Yusuf’ un kardeşleri zenginlik ve kibir yarışında birbirleriyle kıyasıya didişirken Yusuflarımız kuyuda bir kurtarıcı bekliyor. Gökdelenler dikmekte, dolar şampiyonu petrol sarhoşu kardeşlerimizin Yusuf’ un Gazze’si umurlarında bile değil. Hatta bazıları ‘’Benim Filistin ve Gazze diye bir meselem yok’’ diyebilecek kadar şuursuz, cahil ve İsrail uşağı haline gelen bir alçak olmuşlar.
Amerika ve İsrail kurduna hizmet etmekte sınır ve ölçü tanımayan Yusuf’ un yalancı ve zalim kardeşleri kendi halklarını kan rengine boyadıkları Yusuf’ un gömleğiyle aldatıyorlar.
Cennet mekân Abdülhamit Handan bu yana milletimiz Filistin meselesinde( elindeki imkânlar dâhilinde) en hassas ve etkin rol oynamaya, özellikle 20 yıldır Ak Parti iktidarları döneminde devam ediyor.
Şurası hiç unutulmamalıdır ki, Filistin ve Gazze halkı susturulursa; arkadan sırada Suriye, Lübnan, Ürdün, Irak, Kuveyt, Mısır’ a gelecek… Türkiye ise, Arz-ı Mevut sınırları içinde İsrail için birinci ve en önemli hedef.
Her an Türkiye İsrail arasında bir savaş çıkabilir veya çıkarılabilir. Yunanistan ve Rumlar yatıp kalkıp bunun için dua edip uluyan arsız çakallar olarak her an pusudalar.

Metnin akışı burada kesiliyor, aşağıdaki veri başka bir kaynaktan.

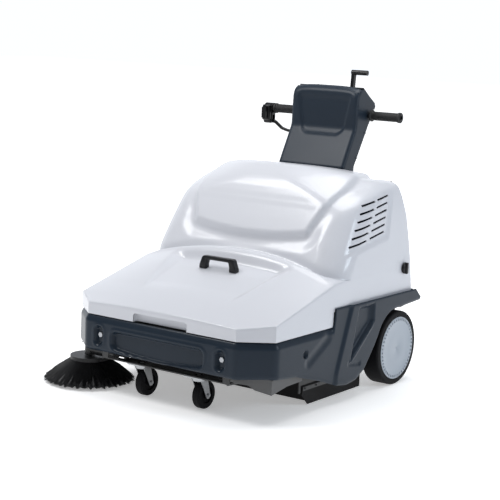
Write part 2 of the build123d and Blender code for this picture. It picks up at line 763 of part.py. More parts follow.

Türkiye’deki Yahudi dostu Jön Türk ve İttihatçı muhalefetin zamanımızdaki uzantısı CHP ve onun laik Kemalist sağcı- solcu, batıcı uzantıları Türkiye üzerine oynanan uluslararası oyunların hala farkında bile değiller. İçlerindeki İslam’a ve Müslümanlara karşı duydukları kin, nefret ve düşmanlıkla kuduruyorlar. Şuursuzca devleti ve devlet bürokrasisini hedef alıp yıpratmak gibi Bizans oyunları peşindeler. Türkiye’de heykelden başka diktikleri bir eser, fidan, bina yok.
Kendi aralarında hırsızlar ve hainler dâhil her alçakla kuzu sarması olabiliyorlar. Milletimizin dini, tarihi, kültür ve medeniyetine karşı ve düşman bir cephede konumlanmış bir Haçlı ordusu gibi hareket ediyor ve fitne çıkarıyorlar. Onların bütün bu olumsuz, yanlış ve hatalı eylem ve söylemlerine rağmen milletimiz, çok şükür uyanık, dimdik ayakta, ülkemizin direniş ve diriliş mücadelesinde tek yumruk, tek vücut ve omuz omuza bir durumda.
Allah cc yolunda, vatan ve millet uğrunda şehit olmayı mutluluk sayan bir milleti hiçbir güç asla yok edemez. Rabbim, bizleri kendi yolundan ayırmasın! Düşmanlarımızın dostu Yusuf’ un zalim kardeşlerine de hiçbir İslam coğrafyasında fırsat ve imkân vermesin.